If you pay for ChatGPT, be it Plus, Team, or Enterprise, GPT-4 Turbo is now even better. In a Thursday post on X (formerly Twitter), OpenAI announced the latest version of its GPT-4 Turbo model is now live for all paid ChatGPT users, complete with some interesting updates.

So, what’s new? It’s all a bit general, but OpenAI says the newest iteration of GPT-4 Turbo is now better at writing, math, logical reasoning, and coding. You can see from a graph in the announcement post that the April 9 version of GPT-4 Turbo has improved in just about all categories than GPT-4 Turbo from Jan. 25 of this year. Some metrics are more dramatic than others: The largest leap looks in GPQA, an AI benchmark concerning scientific datasets, where GPT-Turbo has improved from 39.7% to 49.1%; and the MATH benchmark, which saw an improvement from 64.2% to 72.2%.

Interestingly, the one area January’s GPT-4 Turbo model excels April’s is in the HumanEval test, which tests an LLMs’ ability to generate code: The former scored 88.2%, while the new model scored just 87.6%. A small difference, but an interesting step back that OpenAI doesn’t address.

What OpenAI specifically focuses on, however, is the improved general experience using ChatGPT with the new GPT-Turbo, which is what users like myself will most likely notice most anyway.

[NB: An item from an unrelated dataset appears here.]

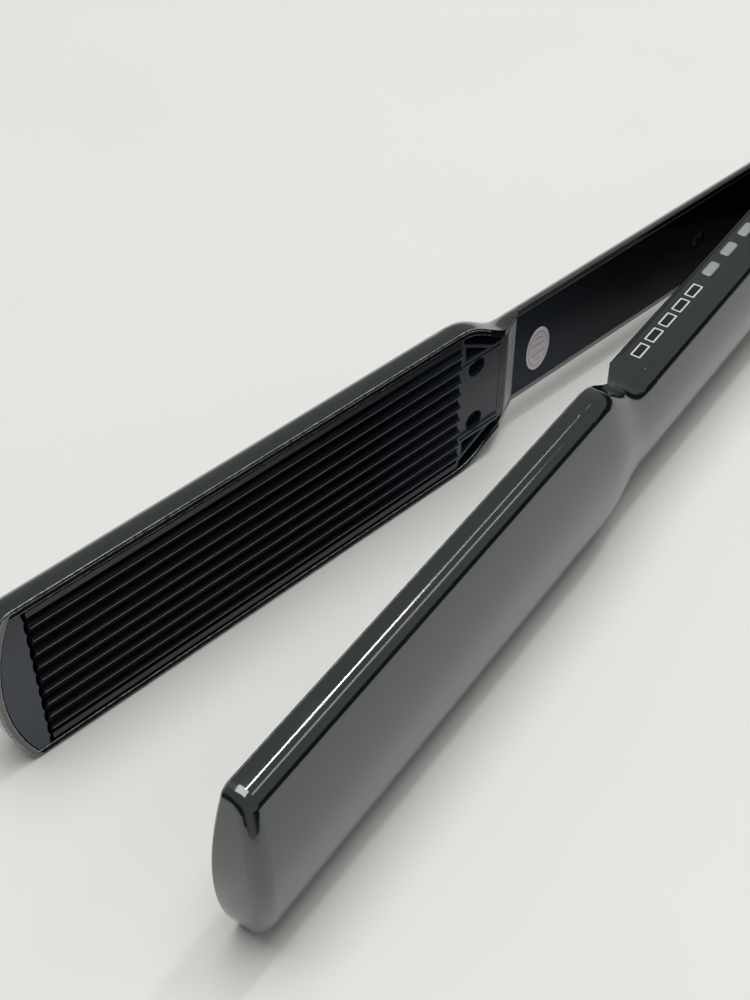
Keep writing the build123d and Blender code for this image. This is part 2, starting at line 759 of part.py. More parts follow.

The company says when you’re writing with ChatGPT, the model’s responses will be “more direct, less verbose, and use more conversational language.” You can see that from the example OpenAI uses in its post: It asks ChatGPT generate an SMS to remind friends to RSVP to a birthday dinner invite. January’s GPT-4 Turbo model generates a wordy response, that while still potentially useful, does appear AI generated in some areas. The latest model, however, generates a shorter, more casual reminder about the RSVP.

Perhaps more important of all, GPT-4 Turbo’s data set goes up to December 2023. The previous version was stuck at April 2023, which means it’s missing a full year’s worth of context. While the new GPT-4 Turbo won’t know anything about 2024, unless you connect it to the internet, it will have about eight months’ worth of current events more than it did before.